Mutazioni nei geni BRCA: non solo tumori alla mammella e all’ovaio

Università di Roma La Sapienza 04 Feb 2022


Un nuovo studio internazionale coordinato dal Dipartimento di Medicina molecolare della Sapienza e dall’Università di Cambridge, sostenuto anche da Fondazione AIRC per la ricerca sul cancro, ha stimato su un campione di più di 5.000 famiglie l’associazione delle mutazioni nei geni BRCA1 e BRCA2 con il rischio di sviluppare, in entrambi i sessi, 22 tipi di cancro, tra cui quello alla prostata, al pancreas e allo stomaco. I risultati sono stati pubblicati sulla rivista Journal of Clinical Oncology
Le mutazioni nei geni BRCA1 e BRCA2 sono soprattutto note in quanto nelle famiglie di portatori aumentano sensibilmente il rischio di sviluppare carcinomi della mammella e dell’ovaio. Queste conoscenze hanno anche permesso di realizzare adeguati programmi di screening mirati alla prevenzione di queste neoplasie. Finora tuttavia non si sapeva con altrettanta precisione se le stesse mutazioni potessero aumentare il rischio di sviluppare altri tipi di tumori.

Nell’ottica di poter pianificare possibili strategie di prevenzione e di fornire una appropriata consulenza genetica alle persone a maggior rischio, il team di ricerca coordinato da Laura Ottini del Dipartimento di Medicina molecolare della Sapienza, in collaborazione con l’Università di Cambridge e il consorzio internazionale CIMBA (Consortium for Investigators of Modifiers of BRCA1/2), ha approfondito e raffinato le stime di rischio per i tumori associati alle mutazioni nei geni BRCA in entrambi i sessi. I risultati dello studio, sostenuto anche da Fondazione AIRC per la ricerca sul cancro, sono stati pubblicati sulla rivista Journal of Clinical Oncology.

“Le analisi sono state effettuate su una casistica internazionale di 3.184 famiglie con mutazioni in BRCA1 e di 2.157 famiglie con mutazioni in BRCA2 – spiega Valentina Silvestri del Dipartimento di Medicina molecolare, prima co-autrice dello studio. “La casistica è la più ampia attualmente disponibile al mondo e ci ha permesso di stimare con precisione la misura in cui una mutazione ereditaria in BRCA1 o BRCA2 sia associata al rischio di sviluppare 22 diversi tipi di tumore, anche tenendo conto dell’età e del genere”.

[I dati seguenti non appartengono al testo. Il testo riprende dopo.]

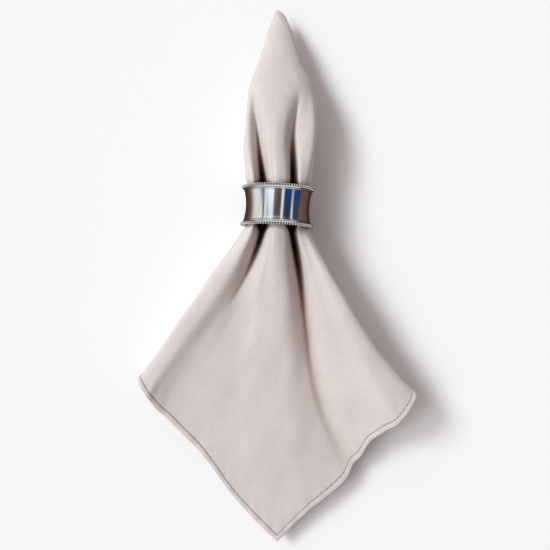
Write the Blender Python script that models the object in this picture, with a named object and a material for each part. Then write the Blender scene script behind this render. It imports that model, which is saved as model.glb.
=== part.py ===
"""A linen napkin drawn through a beaded silver napkin ring, lying on a table.

The napkin is one square of hemmed linen. One corner is the tip, at +Y. The sheet is rolled
round into a spear, is gathered through the ring, and fans out below it to the opposite corner,
at -Y. Both side corners are turned under as flaps that lie on the table.

Sizes are in millimetres, and places are in the table's frame: X right, Y towards the tip, Z up.
"""
import math
from collections import namedtuple

import bmesh
import bpy
from mathutils import Matrix, Vector

METRE = 0.001

# Napkin: a square of linen with its tip corner at TIP.
SIDE = 254.0
SHEET = 1.1
TIP = Vector((0.0, 170.0, 12.0))

# Ring: a waisted band between two beaded rims, its axis level and nearly along Y.
RIM_RADIUS = 22.85
BEAD_RADIUS = 0.95
RIM_SPACING = 23.0
WAIST_RADIUS = 19.9
BAND_END_RADIUS = 21.0
BAND_END = 10.2
WALL = 0.8
FOOT = 0.12
RING_AXIS = Vector((0.3, 42.0, RIM_RADIUS - FOOT))
RING_TURN = math.radians(-2.5)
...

I risultati dello studio mostrano che i tumori associati a BRCA1 e BRCA2 comprendono anche il cancro alla prostata, al pancreas e allo stomaco, oltre a quelli alla mammella e all'ovaio. Sono invece state escluse associazioni con altri tipi di neoplasie suggerite da precedenti studi, tra cui quella con il melanoma.

Dai dati, i ricercatori hanno stimato che gli uomini portatori di una mutazione in BRCA2 hanno un rischio di circa il 27% di sviluppare il cancro alla prostata prima degli 80 anni, più del doppio rispetto ai non portatori. Le mutazioni in BRCA1 non sono invece associate a un aumento del rischio di cancro alla prostata.

“Avere una copia difettosa di BRCA1 o BRCA2 raddoppia il rischio di cancro al pancreas in entrambi i sessi – spiega Laura Ottini, coordinatrice dello studio. “Inoltre abbiamo scoperto che le mutazioni triplicano il rischio di cancro allo stomaco sia negli uomini che nelle donne, sebbene il numero di pazienti nel set di dati fosse piuttosto limitato a causa della rarità di questa forma di cancro”.

Le mutazioni in entrambi i geni aumentano significativamente il rischio di cancro alla mammella negli uomini, per quanto questa malattia sia molto rara. In particolare, mentre una mutazione in BRCA1 aumenta il rischio di un uomo di sviluppare il cancro alla mammella nel corso della vita di circa quattro volte, una mutazione in BRCA2 aumenta questo rischio di circa 40 volte.

“Questi risultati sottolineano l’utilità di estendere i test genetici per la ricerca delle mutazioni BRCA a una platea più ampia, che comprenda sia donne che uomini – conclude Ottini. “Le stime che abbiamo fornito in questo studio chiariscono il legame tra le mutazioni BRCA e il rischio oncologico e saranno la base per lo sviluppo di linee guida per la prevenzione sempre più efficaci e specifiche per i due sessi, in modo da garantire la migliore gestione clinica a tutti i pazienti e alle loro famiglie”.